A situação tornou-se insustentável. Solange chamou Ramiro para que tivessem uma conversa, pedido ao qual ele atendeu de má vontade. Ela falou muito, ele olhou para os lados de braços cruzados como um moleque que tomava uma carraspana.
Quando Solange terminou, muito brava, de explanar como se sentia e como percebia o andamento daquele casamento, perguntou para Ramiro como ele se sentia. E ele disse apenas uma palavra. E aquela única palavra foi suficiente.
Ele disse que estava entediado.
Solange olhou incrédula para Ramiro. E ele continuou, disse que o casamento não era o que ele esperava, que as coisas estavam muito paradas, que ele abrira mão de muitas coisas ás quais prezava em nome daquela relação e não se sentia recompensado.
Solange, sentindo um punhal atravessado em suas costas, perguntou calmamente se ele queria se separar, ele, ainda de braços cruzados, afundado em uma poltrona como um moleque indolente, disse que tanto fazia.
Aquilo arrancou a explosão de Solange, foi o "Tanto faz." proferido por Ramiro sentado no sofá. As palavras aliadas á sua imagem de fedelho á contragosto formaram a imagem que deixou Solangem cheia de desgosto.

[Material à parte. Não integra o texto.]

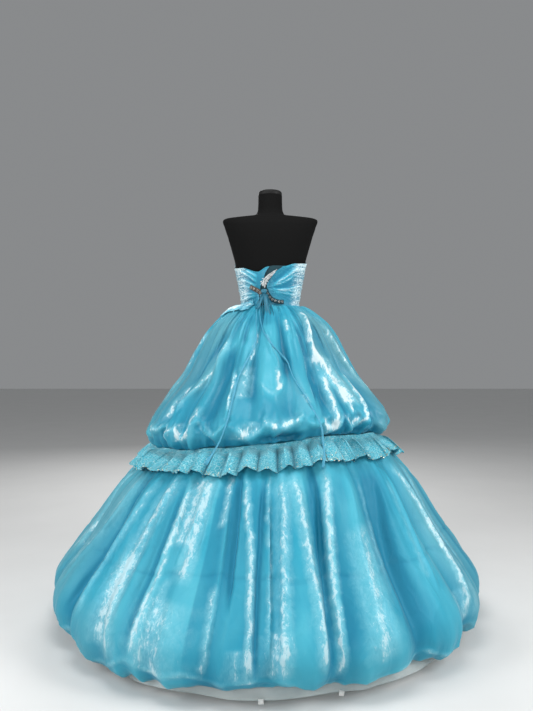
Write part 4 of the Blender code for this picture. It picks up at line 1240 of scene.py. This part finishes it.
bodiceFolds = [
    # right of the lacing
    (92, 1.190, 142, 1.262, 0.004, 0.0060, 0.0050), (91, 1.184, 132, 1.228, 0.006, 0.0050, 0.0045),
    (93, 1.196, 118, 1.252, 0.002, 0.0045, -0.0040), (92, 1.180, 128, 1.206, 0.010, 0.0060, -0.0050),
    (90, 1.174, 160, 1.196, 0.009, 0.0050, 0.0045), (96, 1.170, 158, 1.172, 0.004, 0.0050, 0.0040),
    (92, 1.164, 150, 1.152, 0.002, 0.0045, 0.0036), (110, 1.176, 164, 1.214, 0.002, 0.0040, -0.0030),
    (120, 1.240, 166, 1.250, 0.000, 0.0045, 0.0040), (128, 1.222, 170, 1.226, 0.002, 0.0040, 0.0036),
    (140, 1.158, 176, 1.162, 0.000, 0.0032, 0.0036), (142, 1.146, 178, 1.150, 0.000, 0.0030, 0.0034),
    (138, 1.134, 176, 1.136, 0.000, 0.0030, 0.0034), (146, 1.186, 178, 1.182, 0.000, 0.0030, 0.0034),
    # left of the lacing
    (69, 1.196, 28, 1.246, 0.006, 0.0055, 0.0050), (68, 1.188, 34, 1.224, 0.008, 0.0042, -0.0042),
    (68, 1.182, 22, 1.212, 0.007, 0.0055, 0.0045), (67, 1.172, 18, 1.186, 0.005, 0.0050, 0.0040),
    (67, 1.164, 24, 1.164, 0.003, 0.0040, -0.0036), (66, 1.158, 14, 1.150, 0.003, 0.0050, 0.0045),
    (66, 1.148, 26, 1.134, 0.001, 0.0045, 0.0040), (60, 1.140, 30, 1.122, 0.000, 0.0035, -0.0030),
    (70, 1.214, 48, 1.244, 0.002, 0.0050, 0.0045), (40, 1.200, 8, 1.204, 0.000, 0.0034, -0.0030),
    (30, 1.176, 4, 1.172, 0.000, 0.0030, 0.0034), (28, 1.142, 4, 1.140, 0.000, 0.0030, 0.0034),
    # round the sides and front
    (196, 1.150, 262, 1.190, 0.006, 0.0060, 0.0040), (344, 1.150, 282, 1.190, -0.006, 0.0060, 0.0040),
    (190, 1.190, 256, 1.232, 0.008, 0.0060, 0.0045), (350, 1.188, 288, 1.230, -0.008, 0.0060, 0.0045),
    (186, 1.232, 250, 1.276, 0.008, 0.0060, 0.0040), (352, 1.232, 292, 1.276, -0.008, 0.0060, 0.0040),
    (200, 1.270, 262, 1.296, 0.006, 0.0050, -0.0034), (342, 1.262, 280, 1.296, -0.006, 0.0050, -0.0034),
    (206, 1.170, 334, 1.166, -0.006, 0.0050, -0.0036), (212, 1.132, 330, 1.136, 0.002, 0.0050, 0.0036),
]


def gapEdge(height, column):
    row = np.interp(height, lacingGap[:, 0], np.arange(len(lacingGap)))
    low = np.clip(np.floor(row).astype(int), 0, len(lacingGap) - 2)
    share = ease(row - low)
    return lacingGap[low, column] * (1 - share) + lacingGap[low + 1, column] * share


fanFine = wander(71, 210)
fanSmall = wander(72, 420)
sidePleats = wander(73, 300)


def bodiceOut(angle, height):
    # how far the ruching stands out from the form
    turn = turnFrom(angle, bodiceSettings["lacing"])
    away = np.abs(turn) / 100
    fan = (height - bodiceSettings["ruche"]) / (0.35 + away)
    side = np.sign(turn)
    fine = fanFine(fan * 1400 + 90 * side + 14 * np.sin(np.radians(3 * angle)))
    small = fanSmall(fan * 1200 + 40 * side + 9 * np.sin(np.radians(5 * angle + 60)))
    level = sidePleats(height * 2600 + 8 * np.sin(np.radians(6 * angle)))
    aside = np.abs(np.cos(np.radians(angle))) ** 3
    soft = ease(away * 5)
    out = 0.0050 + soft * (0.0013 * (1 - 2 * np.abs(fine)) + 0.0006 * small + 0.0011 * aside * level)
    out = out + strokeField(bodiceFolds, angle, height, 0.118)
    return np.clip(out, 0.0042, 0.0125)


def bodicePoints(start, end, columns):
    across, up = steps(columns, bodiceSettings["tall"])
    middle = waistTop + (1.27 - waistTop) * up
    low = gapEdge(middle, 2) if start is None else start
    high = gapEdge(middle, 1) if end is None else end
    angle = low + (high - low) * across
    height = waistTop + 0.0003 + (aroundTable(topEdge, angle) - waistTop) * up
    out = bodiceOut(angle, height) + 0.0012 * np.exp(-((1 - up) / 0.025) ** 2)
    # painted highlight: the bodice's sides and its raised ruching are paler
    gleam = 1.15 * ease((np.abs(np.cos(np.radians(angle))) - 0.50) / 0.36)
    gleam = gleam - 0.75 * ease(-sidePleats(height * 1500 + 12 * np.sin(np.radians(4 * angle))) / 0.5)
    gleam = np.clip(gleam, 0, 1.2) + 0.55 * ease((out - 0.0078) / 0.0026)
    # painted shade in the recesses and in the dark breaks between the side pleats
    breaks = sidePleats(height * 1900 + 16 * np.sin(np.radians(3 * angle)))
    aside = ease((np.abs(np.cos(np.radians(angle))) - 0.55) / 0.30)
    hollow = np.clip((0.0068 - out) / 0.0022, 0, 1) + aside * ease((breaks - 0.25) / 0.4)
    gleam = gleam * (1 - 0.8 * aside * ease((breaks - 0.25) / 0.4))
    hollow = np.clip(hollow, 0, 1)
    return formPoint(angle, height, out), {"gleam": gleam, "hollow": hollow}


def makeBodice():
    for node, (start, end, columns) in bodicePanels.items():
        points, marks = bodicePoints(start, end, columns)
        item = wrapGrid(node + "_cloth", points, arcUv(points), looks["bodice"],
                        bodiceSettings["thick"], marks=marks)
        ready(item, "organza", node)
        flat, area = cutSize(points, 1.25)


makeBodice()
print("bodice made")

# ---- placket behind the lacing ----

modestySettings = {"angles": (62, 114), "bottom": 1.120, "out": 0.0018, "thick": 0.0010,
                   "top": [(62, 1.230), (74, 1.236), (86, 1.255), (94, 1.259), (180, 1.259), (300, 1.230)]}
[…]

Ela disse que queria se separar. Que não queria levar aquilo adiante e que era melhor que ele saísse, e que permanecesse fora até que resolvessem tudo.
Foi depois disso que Solange passou meia hora chorando.
Foi depois de perceber que, não importa o quanto um homem seja seguro, o quanto seja bonito, atlético e cativante, ou o quanto ele goste de ser o centro das atenções, ou o quão galante ele seja, ele jamais deixa de ser um moleque. É o estado natural dos homens.
Não é que nós, homens, amadureçamos mais devagar do que as mulheres, é que nosso amadurecimento tem um nível que dificilmente é superado, e amadurecemos em alguns campos, e em outros não.
Os homens sempre terão um campo no qual serão tão maduros quanto um moleque de seis anos de idade, pode ser emocional, na sua relação com o time do coração, com gibis, com filmes... Sempre haverá um campo no qual o homem não será maduro o bastante.
Escolha o menos pior. Eu diria que gibis e video games são boas escolhas.
Feliz dia do Orgulho Nerd.

Um comentário:

  1. Ok, você pode falar de homens, pois conhece melhor que eu, mas eu diria, por mim, que na verdade, as mulheres pseudo amadurecem em diferentes áreas. Elas querem um homem forte para garantir-lhe a sensação de segurança que dizem ter... querem homens organizados, cheirosos e educados, como os filhos que almejam para serem condecoradas pela "sorte" e olho clínico de escolha... sonham com um príncipe, casam-se com o sapo e tentam desesperadamente vingar essa fantasia...
    Veja bem, isso, digo de mim, das outras mulheres, que seus psicanalistas descrevam-nas!!!